Sunday, March 18, 2018

Earth IS Planet B!

Yesterday was another Minnesota first for us. We participated in a walking subcaucus. We understand and agree with the principle involved, although the process felt pretty silly. As we recall, the major winners were Rebecca Otto for Governor, Leah Phifer for Congress, and a pleasantly large contingent against copper-sulfate mining. Several times during the event we were reminded of Will Rogers' observation "I am not a member of any organized party — I am a Democrat."
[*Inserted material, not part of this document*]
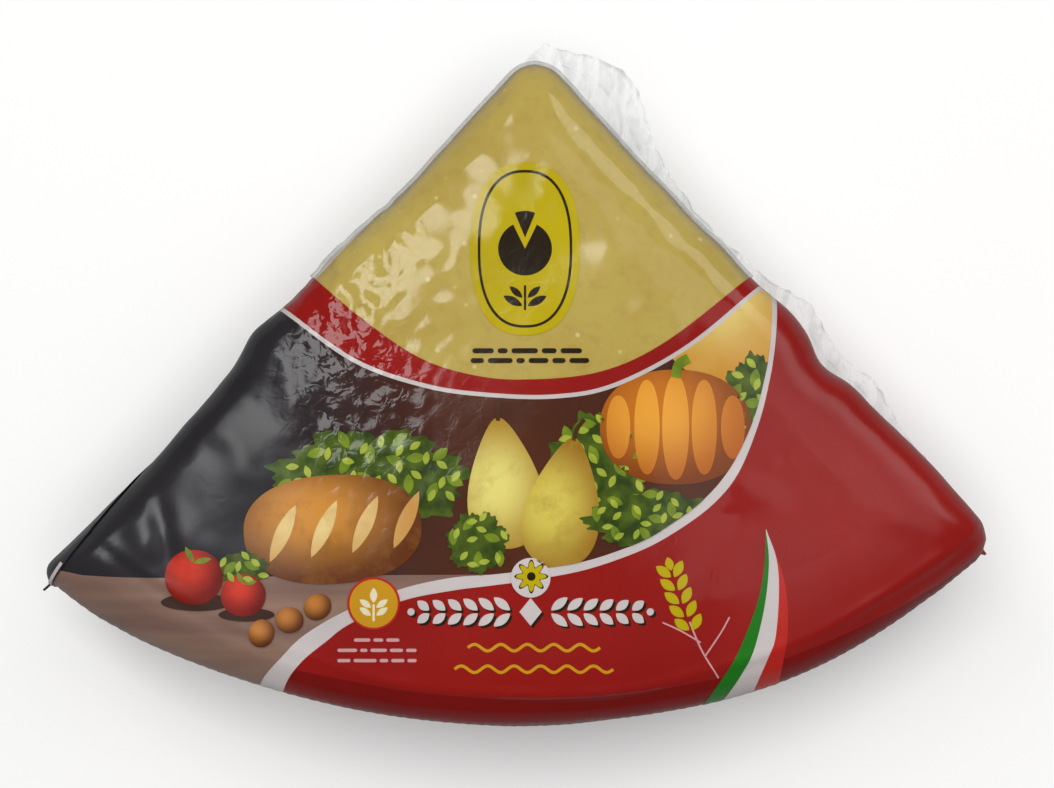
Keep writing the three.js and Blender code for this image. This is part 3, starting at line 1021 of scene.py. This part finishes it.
def make_ear(name, shape, finish):
    """A small flap of film that runs on past its corner to a point."""
    root, point, top, height, lean = shape
    run = np.array(point) - root
    aside = np.array([-run[1], run[0]]) / np.hypot(*run)

    def place(u, v):
        away = (lean * (v - 0.5) + 0.4 * np.sin(6 * u + 2 * v)) * (1 - u)
        flat = np.array(root) + np.outer(u, run) + np.outer(away, aside)
        z = top - 5 * u - (1 - v) * (height * (1 - u) ** 0.9 + 1.5)
        return np.column_stack([flat, z])

    finish_piece(thin_plate(name, 30, 20, place, EAR_THICKNESS), finish, "printed_film", sharp=60)


def make_seal(shift, group):
    """The clear seal that stands off the right side."""
    seal = thin_plate("seal_film", 460, 18, seal_place(shift), FIN_SHEET_THICKNESS)
    finish_piece(seal, seal_finish(group), "clear_film", sharp=80)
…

As a reward for spending a warm, sunny St. Patrick's Day doing our civic-political duty, today we have been rewarded with overcast skies and slightly cooler temperatures. No good deed goes unpunished in today's world.

still snow covered
still snow covered
Photo by J. Harrington

Local signs of Spring encroaching on our countryside are still sparse. However, in honor of the Northern Hemisphere's Vernal Equinox arriving this week, we're setting a goal of getting 2018 fishing licenses for ourselves and the Better Half, plus a new state park sticker for our Jeep. We'll see how close we come to reaching what should be simple, personal goals this week. Maybe we could start a winning streak?

but melting
but melting
Photo by J. Harrington

If so, another goal we'd like to see achieved is more than personal, it's social and political and environmental and cultural and.... We'd like to see the Democratic Party contravene Rogers' observation and collectively pay a lot more attention to an idea called "Donut Economics." The following quote from the linked interview with Kate Raworth, its originator, helps explain why:
I believe we need economies driven by two design features. One, economies should be distributive by design, which means that value created is shared far more equitably with all those how helped to create it. Think of an employee owned company, which that value is shared amongst all the employees who helped do the work instead of siphoned off to distant and fickle shareholders. So we need economies that are distributive by design but also regenerative by design so that instead of using up earth’s materials and resources, we can use them again and again and again and work with the cycles of life, rather than cut against them.
As we see it, addressing the distributive question of economics should go a long way to minimizing both the rich-poor split and the urban-rural split, since geographically there seems to be a growing overlap in those geo-demographic splits. Somehow, years ago, Will Rogers foresaw recent (2008 and 2016) events that Congress seems committed to repeating:
This election was lost four and five and six years ago not this year. They dident start thinking of the old common fellow till just as they started out on the election tour. The money was all appropriated for the top in the hopes that it would trickle down to the needy. Mr. Hoover was an engineer. He knew that water trickled down. Put it uphill and let it go and it will reach the dryest little spot. But he dident know that money trickled up. Give it to the people at the bottom and the people at the top will have it before night anyhow. But it will at least have passed through the poor fellow’s hands. They saved the big banks but the little ones went up the flue.


Economy


After you’ve surrendered to pillows 
and I, that second whiskey, 
on the way to bed I trace my fingers 
over a thermostat we dare not turn up.
You have stolen what we call the green thing—
too thick to be a blanket, too soft to be a rug—
turned away, mid-dream. Yet your legs
still reach for my legs, folding them quick 
to your accumulated heat.
                              These days
only a word can earn overtime. 
Economy: once a net, now a handful of holes. 
Economy: what a man moves with 
when, even in sleep, he is trying to save 
all there is left to save.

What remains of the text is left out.